The Board (or a committee delegated by the Board) will work on a periodic basis with the Chief Executive Officer to evaluate the Company’s succession plans for the Chief Executive Officer position and other executive officer positions, including an emergency succession plan for the Chief Executive Officer.
As provided in the Audit and Risk Committee Charter, the Audit and Risk Committee is responsible for reviewing and discussing the Company’s policies and procedures with respect to risk assessment and risk management generally, including guidelines and policies to govern the process by which the Company’s exposure to risk is handled. In accordance with those policies and procedures, the Board and the Board committees shall have an active role in overseeing management of the Company’s risks. The Board shall regularly review information regarding the Company’s credit, liquidity and operations, as well as the risks associated with each. The Audit and Risk Committee shall oversee management of enterprise and financial risks, risks relating to the Company’s compliance with legal and regulatory requirements related to its operations, and the Company’s cybersecurity and data privacy risks.

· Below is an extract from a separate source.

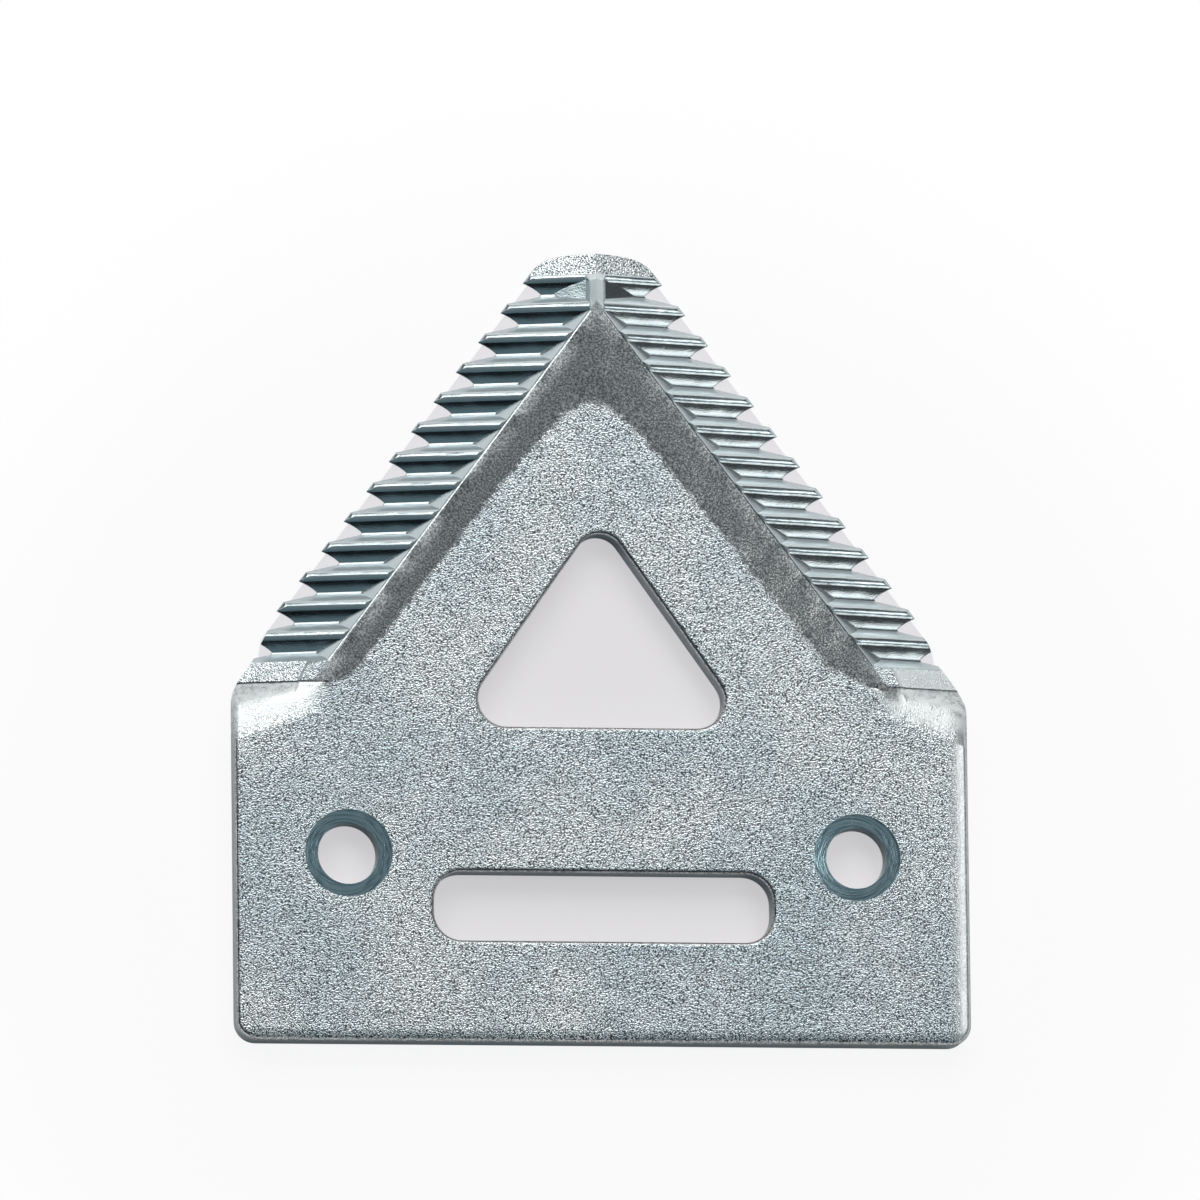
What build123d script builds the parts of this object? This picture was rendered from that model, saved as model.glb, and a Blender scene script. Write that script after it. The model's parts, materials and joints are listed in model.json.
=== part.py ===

The Compensation Committee shall be responsible for overseeing the management of risks relating to the Company’s executive compensation plans and arrangements. The Nominating and Corporate Governance Committee shall manage risks associated with the independence of the Board and potential conflicts of interest. The Innovation Committee shall oversee the Company’s technology and innovation risks. While each committee shall be responsible for evaluating certain risks and overseeing the management of such risks, the entire Board is regularly informed through committee reports about such risks.